Wallis House / General Hospital, circa 1920, photo Wikipedia

Sunday morning I headed over to Uptown Rideau: A Mainstreet Interrupted. The walk/talk was led by Chris Bradshaw, a longtime advocate of walkable cities and neighbourhoods and covered the section of Rideau Street between King Edward Avenue and eastward to the Rideau River bridge. It’s not quite a neighbourhood but rather a boundary between Sandy Hill and Lower Town. The street, which is home to the successful ByTowne Cinema lacks a strong BIA and Chris is working to organize the business owners. The street has pharmacies, beauty salons, restaurants, a heritage library and a grocery store but it recently lost its only cafe and is rather bland. Like other streets and neighbourhoods, it has undergone many changes. For instance, trams once ran along Rideau Street and the area housed a transit hub where now there is a strip mall. Wallis House, a heritage building, was an infectious disease hospital and is now a condominium. The street is slated for revitalization and may see public art, benches and wider sidewalks.

Older restored building on Wellington Street in Hintonburg, photo urbantoronto.ca

In the afternoon I headed over to a neighbourhood closer to home to take in the walk/talk Escaping Urban Renewal – Hintonburg past, present and future, hosted by Linda Hoad and Paulette Dozois, co-chairs of the Hintonburg Community Association Heritage and Zoning Committees. Actually, we broke into two groups and I went on the tour led by Linda. I’m not a Downtowner/Uptowner at heart, so to me, Hintonburg is the more appealing neighbourhood. It’s a highly walkable neighbourhood with blue collar roots. Many earlier inhabitants worked at the trainyards and the Experimental Farm. It’s had a seedy history but is now considered a very desirable up and coming neighbourhood.

The walk noted a few older buildings, such as Bethany Hope House and Richmond Lodge, however, many of the lots, particularly north of Wellington are small with little yard space. Apparently, you built onto your house as you could. These are mostly clapboard construction while south of Wellington the houses are brick. The residential redevelopment is quite interesting and features a “boxcar” style of housing. The neighbourhood has a walled park,  complete with a new sundial and hosts outdoor theatre in the summer. The Wellington Street West area is home to many different businesses, including an arts district, and both walks pointed out examples of early work/live architecture – buildings where people ran a commercial establishment on the ground floor and lived above.

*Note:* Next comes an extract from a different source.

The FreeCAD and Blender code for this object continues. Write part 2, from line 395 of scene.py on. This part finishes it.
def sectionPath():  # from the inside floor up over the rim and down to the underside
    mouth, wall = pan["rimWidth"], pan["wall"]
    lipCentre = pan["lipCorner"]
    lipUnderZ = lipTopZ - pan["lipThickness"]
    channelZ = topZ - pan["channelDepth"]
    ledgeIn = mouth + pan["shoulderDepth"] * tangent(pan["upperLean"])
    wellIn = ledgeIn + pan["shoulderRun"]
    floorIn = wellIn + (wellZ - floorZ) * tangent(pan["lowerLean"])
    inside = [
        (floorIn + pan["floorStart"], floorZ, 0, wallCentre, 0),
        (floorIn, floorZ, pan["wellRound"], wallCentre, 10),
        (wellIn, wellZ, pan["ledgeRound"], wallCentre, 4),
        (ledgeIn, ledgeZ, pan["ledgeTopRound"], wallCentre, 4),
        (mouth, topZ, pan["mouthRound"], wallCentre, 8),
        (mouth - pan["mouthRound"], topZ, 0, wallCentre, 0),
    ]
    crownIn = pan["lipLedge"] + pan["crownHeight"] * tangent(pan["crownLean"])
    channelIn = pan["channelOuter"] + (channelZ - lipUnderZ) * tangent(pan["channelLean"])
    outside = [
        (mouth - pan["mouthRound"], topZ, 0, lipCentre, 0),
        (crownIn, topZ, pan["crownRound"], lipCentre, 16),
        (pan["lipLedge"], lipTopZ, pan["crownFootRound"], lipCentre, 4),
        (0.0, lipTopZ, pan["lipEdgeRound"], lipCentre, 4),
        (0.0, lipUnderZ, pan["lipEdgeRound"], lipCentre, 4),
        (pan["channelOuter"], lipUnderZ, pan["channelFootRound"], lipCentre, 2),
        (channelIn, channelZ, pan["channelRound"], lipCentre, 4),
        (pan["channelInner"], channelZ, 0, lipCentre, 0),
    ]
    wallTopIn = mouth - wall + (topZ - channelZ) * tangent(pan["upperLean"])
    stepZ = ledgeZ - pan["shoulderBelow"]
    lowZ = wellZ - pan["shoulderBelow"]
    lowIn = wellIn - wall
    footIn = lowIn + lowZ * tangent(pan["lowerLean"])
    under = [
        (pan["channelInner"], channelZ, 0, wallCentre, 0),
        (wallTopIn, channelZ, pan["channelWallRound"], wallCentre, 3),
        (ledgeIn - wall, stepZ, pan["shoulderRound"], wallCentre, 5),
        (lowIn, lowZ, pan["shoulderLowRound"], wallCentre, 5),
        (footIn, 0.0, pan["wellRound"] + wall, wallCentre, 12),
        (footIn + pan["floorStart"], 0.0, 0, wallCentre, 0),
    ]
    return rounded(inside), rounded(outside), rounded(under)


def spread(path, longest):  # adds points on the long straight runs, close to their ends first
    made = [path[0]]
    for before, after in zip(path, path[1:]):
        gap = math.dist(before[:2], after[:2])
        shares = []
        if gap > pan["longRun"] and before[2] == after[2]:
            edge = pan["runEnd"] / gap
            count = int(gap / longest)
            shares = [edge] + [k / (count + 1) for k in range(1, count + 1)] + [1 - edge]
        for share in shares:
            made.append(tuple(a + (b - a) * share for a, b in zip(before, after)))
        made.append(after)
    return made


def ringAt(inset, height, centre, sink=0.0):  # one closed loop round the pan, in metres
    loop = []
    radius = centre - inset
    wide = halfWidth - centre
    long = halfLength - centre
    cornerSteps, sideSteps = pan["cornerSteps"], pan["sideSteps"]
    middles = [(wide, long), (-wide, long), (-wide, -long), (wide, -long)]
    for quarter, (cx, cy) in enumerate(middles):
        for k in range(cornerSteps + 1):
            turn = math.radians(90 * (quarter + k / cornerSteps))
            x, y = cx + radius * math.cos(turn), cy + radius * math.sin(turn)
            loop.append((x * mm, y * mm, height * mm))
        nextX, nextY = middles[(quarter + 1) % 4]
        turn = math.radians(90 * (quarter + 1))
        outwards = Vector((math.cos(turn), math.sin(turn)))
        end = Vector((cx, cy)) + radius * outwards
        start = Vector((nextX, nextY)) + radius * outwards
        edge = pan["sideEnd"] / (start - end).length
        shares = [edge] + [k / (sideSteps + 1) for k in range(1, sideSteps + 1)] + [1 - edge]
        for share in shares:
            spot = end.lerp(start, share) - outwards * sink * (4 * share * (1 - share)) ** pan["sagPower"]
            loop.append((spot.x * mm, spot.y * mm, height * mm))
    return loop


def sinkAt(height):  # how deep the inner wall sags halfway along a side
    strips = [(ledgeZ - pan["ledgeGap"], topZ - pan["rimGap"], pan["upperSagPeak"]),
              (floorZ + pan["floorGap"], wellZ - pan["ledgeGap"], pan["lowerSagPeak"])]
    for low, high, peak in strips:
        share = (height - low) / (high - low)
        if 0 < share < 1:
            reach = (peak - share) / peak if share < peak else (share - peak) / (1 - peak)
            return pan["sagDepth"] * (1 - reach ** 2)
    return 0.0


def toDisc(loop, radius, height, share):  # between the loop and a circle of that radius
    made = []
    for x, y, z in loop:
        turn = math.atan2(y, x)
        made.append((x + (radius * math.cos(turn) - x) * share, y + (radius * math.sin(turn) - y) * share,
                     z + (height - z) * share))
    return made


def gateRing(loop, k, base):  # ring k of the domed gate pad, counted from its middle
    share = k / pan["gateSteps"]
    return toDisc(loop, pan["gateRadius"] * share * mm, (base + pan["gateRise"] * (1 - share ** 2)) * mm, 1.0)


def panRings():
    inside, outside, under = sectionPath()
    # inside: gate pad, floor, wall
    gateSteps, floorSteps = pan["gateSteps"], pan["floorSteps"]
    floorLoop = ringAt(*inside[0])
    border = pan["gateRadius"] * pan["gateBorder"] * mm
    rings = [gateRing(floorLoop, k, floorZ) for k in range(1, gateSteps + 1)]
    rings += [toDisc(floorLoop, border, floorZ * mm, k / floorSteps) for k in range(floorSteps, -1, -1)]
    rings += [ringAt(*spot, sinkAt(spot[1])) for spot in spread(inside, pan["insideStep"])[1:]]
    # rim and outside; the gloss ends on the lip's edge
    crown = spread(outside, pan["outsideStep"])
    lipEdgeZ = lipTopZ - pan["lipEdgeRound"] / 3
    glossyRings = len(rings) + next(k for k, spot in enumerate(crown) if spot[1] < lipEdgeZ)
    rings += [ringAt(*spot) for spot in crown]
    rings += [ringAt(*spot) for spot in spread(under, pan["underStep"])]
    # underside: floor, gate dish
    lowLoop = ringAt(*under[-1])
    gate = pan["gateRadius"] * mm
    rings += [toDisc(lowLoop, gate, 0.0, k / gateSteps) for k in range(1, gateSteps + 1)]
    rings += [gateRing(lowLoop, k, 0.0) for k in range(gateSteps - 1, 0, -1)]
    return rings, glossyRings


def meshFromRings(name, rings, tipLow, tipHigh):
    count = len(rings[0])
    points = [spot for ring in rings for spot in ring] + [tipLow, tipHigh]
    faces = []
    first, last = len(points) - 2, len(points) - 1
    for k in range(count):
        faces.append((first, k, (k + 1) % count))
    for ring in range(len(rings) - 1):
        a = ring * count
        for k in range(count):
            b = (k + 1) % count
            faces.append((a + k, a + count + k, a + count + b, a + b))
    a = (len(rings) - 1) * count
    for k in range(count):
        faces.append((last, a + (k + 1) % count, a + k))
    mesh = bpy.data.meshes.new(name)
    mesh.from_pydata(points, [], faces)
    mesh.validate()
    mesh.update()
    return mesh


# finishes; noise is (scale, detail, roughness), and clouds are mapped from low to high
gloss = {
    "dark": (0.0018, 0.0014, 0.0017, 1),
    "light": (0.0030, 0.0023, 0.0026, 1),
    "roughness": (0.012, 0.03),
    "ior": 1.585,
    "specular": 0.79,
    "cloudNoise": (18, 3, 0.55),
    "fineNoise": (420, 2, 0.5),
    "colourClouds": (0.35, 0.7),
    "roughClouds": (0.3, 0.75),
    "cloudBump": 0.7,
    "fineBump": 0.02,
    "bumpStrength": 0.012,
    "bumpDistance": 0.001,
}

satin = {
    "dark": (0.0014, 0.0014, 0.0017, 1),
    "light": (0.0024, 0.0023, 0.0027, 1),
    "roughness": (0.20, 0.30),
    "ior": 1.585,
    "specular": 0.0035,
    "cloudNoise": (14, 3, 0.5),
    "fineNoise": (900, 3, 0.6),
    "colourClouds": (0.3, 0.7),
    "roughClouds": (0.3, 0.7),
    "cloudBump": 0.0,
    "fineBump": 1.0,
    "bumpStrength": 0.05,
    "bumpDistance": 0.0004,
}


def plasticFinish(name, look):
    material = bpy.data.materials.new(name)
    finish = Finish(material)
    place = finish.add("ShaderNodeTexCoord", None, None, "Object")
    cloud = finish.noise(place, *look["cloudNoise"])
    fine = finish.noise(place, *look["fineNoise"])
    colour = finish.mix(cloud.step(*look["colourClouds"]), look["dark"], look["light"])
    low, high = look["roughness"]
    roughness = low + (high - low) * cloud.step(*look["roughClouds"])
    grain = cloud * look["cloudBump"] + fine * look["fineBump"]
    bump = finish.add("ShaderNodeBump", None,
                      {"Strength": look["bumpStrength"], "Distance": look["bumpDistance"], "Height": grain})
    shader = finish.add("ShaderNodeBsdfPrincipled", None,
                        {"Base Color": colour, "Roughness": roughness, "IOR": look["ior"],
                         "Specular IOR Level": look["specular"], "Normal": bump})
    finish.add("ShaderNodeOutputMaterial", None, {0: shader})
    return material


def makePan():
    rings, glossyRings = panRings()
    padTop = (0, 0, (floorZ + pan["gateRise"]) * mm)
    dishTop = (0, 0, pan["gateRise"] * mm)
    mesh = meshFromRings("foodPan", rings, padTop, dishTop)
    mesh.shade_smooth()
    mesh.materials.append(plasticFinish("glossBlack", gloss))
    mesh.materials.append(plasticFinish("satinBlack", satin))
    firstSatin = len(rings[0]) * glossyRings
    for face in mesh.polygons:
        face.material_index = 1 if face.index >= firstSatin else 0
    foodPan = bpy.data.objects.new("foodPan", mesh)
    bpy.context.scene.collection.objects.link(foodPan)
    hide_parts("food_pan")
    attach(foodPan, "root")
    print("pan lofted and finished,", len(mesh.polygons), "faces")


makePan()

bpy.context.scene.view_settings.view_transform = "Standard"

Thanks Chris and Linda. Jane’s Walks are a great way to learn about and explore neighbourhoods. Chris mentioned a website where you can check how walkable a neighbourhood is. It can be a bit off, for example, Uptown Rideau scored a 95 and cited a school but the school is a driving school. I like this tool though – my current address ranks a 68 and the place I grew up ranks a 97. How does your neighbourhood rate?